■ TASK DETAILS ■
Search the records for "that". Copy every line where it appears.

Records from a data collection

------------------------------

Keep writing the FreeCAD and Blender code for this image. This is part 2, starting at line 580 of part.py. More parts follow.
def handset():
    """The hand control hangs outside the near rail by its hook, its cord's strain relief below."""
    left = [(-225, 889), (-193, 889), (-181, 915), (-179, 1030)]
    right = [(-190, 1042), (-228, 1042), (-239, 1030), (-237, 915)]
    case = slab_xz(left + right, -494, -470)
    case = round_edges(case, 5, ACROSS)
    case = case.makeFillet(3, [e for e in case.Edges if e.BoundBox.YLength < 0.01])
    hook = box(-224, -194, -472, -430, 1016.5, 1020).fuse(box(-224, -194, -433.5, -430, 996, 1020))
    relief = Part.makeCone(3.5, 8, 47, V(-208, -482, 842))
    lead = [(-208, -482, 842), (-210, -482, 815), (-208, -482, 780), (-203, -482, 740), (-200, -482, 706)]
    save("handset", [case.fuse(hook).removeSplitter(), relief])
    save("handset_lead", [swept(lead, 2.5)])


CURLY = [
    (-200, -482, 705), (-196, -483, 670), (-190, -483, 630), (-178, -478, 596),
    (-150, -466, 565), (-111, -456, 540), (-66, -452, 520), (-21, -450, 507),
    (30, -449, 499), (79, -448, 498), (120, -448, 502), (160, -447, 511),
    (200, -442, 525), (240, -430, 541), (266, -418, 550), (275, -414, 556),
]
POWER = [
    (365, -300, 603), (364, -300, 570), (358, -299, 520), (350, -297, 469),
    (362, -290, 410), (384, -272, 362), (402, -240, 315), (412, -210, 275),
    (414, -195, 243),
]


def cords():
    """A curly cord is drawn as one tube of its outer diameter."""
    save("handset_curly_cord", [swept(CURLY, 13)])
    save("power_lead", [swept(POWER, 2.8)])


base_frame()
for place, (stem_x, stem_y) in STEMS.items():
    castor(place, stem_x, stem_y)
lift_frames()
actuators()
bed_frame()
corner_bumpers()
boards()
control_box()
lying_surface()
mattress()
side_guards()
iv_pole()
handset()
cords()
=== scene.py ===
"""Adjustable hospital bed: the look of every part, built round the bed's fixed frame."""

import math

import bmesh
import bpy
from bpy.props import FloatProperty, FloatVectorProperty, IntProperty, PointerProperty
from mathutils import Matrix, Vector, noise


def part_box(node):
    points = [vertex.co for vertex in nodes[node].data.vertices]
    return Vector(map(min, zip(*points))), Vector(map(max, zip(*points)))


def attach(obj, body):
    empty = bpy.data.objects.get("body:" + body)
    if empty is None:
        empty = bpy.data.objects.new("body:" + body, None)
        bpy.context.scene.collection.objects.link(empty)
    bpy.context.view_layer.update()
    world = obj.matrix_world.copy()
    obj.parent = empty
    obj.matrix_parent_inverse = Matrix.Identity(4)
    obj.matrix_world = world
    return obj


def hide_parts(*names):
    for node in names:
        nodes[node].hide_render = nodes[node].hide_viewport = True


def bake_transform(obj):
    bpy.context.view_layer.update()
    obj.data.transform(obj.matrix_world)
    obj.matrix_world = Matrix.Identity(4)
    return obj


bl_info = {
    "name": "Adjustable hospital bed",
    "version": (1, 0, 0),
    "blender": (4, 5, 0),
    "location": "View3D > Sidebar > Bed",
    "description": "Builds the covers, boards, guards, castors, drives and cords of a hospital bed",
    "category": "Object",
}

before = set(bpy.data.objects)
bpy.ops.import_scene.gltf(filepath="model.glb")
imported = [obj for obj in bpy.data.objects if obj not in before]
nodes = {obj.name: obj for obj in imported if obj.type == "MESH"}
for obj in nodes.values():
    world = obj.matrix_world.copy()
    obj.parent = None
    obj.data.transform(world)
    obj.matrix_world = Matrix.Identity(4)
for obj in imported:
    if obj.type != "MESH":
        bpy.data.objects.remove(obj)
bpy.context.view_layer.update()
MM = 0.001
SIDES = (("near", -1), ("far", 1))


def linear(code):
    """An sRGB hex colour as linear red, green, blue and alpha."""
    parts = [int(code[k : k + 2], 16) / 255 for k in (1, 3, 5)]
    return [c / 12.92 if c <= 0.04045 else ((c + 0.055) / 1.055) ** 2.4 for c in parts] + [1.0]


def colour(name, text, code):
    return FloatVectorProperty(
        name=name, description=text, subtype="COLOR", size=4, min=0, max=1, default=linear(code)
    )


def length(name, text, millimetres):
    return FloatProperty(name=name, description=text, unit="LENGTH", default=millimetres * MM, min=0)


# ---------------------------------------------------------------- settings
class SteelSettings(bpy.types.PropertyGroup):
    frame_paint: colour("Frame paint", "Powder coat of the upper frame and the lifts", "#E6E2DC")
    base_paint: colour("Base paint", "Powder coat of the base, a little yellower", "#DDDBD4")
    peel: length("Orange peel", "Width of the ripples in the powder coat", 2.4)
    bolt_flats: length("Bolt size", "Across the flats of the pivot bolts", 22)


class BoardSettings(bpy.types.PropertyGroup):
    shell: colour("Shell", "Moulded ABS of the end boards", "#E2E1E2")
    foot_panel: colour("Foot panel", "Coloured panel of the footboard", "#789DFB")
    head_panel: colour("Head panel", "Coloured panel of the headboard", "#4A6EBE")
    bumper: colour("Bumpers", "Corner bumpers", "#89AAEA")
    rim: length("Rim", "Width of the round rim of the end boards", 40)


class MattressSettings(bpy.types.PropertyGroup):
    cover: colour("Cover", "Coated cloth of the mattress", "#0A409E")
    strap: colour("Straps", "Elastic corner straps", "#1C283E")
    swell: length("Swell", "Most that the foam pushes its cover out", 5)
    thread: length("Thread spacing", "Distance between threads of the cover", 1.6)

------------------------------

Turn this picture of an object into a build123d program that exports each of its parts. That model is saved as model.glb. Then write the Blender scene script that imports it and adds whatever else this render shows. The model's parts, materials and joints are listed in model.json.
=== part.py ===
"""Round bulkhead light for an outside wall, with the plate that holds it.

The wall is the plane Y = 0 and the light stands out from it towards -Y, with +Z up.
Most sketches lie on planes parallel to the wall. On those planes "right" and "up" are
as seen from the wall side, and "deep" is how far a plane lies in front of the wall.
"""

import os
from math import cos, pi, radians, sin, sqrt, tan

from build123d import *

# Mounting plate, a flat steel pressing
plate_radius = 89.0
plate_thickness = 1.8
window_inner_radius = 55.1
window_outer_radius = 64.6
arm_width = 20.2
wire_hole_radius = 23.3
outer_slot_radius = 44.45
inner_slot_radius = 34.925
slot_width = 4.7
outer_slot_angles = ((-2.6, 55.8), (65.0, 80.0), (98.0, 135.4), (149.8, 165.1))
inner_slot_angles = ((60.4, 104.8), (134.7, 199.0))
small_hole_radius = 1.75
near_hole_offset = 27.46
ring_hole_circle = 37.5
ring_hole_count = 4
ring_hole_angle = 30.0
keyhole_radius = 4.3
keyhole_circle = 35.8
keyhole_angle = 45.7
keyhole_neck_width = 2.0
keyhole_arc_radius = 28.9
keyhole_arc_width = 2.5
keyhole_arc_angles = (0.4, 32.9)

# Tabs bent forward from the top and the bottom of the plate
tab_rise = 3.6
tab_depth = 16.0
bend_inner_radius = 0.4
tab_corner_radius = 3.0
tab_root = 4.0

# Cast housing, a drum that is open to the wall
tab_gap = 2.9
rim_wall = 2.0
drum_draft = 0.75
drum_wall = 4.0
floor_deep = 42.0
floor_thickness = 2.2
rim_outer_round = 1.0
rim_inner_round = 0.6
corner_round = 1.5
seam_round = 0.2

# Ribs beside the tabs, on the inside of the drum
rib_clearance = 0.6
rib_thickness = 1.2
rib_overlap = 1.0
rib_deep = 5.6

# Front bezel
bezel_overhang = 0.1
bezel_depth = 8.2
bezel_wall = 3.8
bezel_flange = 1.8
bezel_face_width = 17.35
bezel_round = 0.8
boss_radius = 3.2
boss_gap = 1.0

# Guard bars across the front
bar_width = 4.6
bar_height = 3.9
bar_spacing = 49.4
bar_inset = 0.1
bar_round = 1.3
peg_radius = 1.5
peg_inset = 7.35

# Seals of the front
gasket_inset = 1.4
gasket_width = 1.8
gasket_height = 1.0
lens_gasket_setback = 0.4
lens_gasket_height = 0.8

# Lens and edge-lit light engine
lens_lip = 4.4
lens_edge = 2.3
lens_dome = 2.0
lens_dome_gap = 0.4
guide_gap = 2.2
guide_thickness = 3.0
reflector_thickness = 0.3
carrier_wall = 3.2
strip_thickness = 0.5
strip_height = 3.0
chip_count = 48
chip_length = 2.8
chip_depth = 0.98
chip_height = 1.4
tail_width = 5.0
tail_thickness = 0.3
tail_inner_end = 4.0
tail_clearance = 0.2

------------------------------

■ COMPLETED TASK ■
    swell: length("Swell", "Most that the foam pushes its cover out", 5)
Turn this picture of an object into a build123d program that exports each of its parts. That model is saved as model.glb. Then write the Blender scene script that imports it and adds whatever else this render shows. The model's parts, materials and joints are listed in model.json.
"""Round bulkhead light for an outside wall, with the plate that holds it.
# Cast housing, a drum that is open to the wall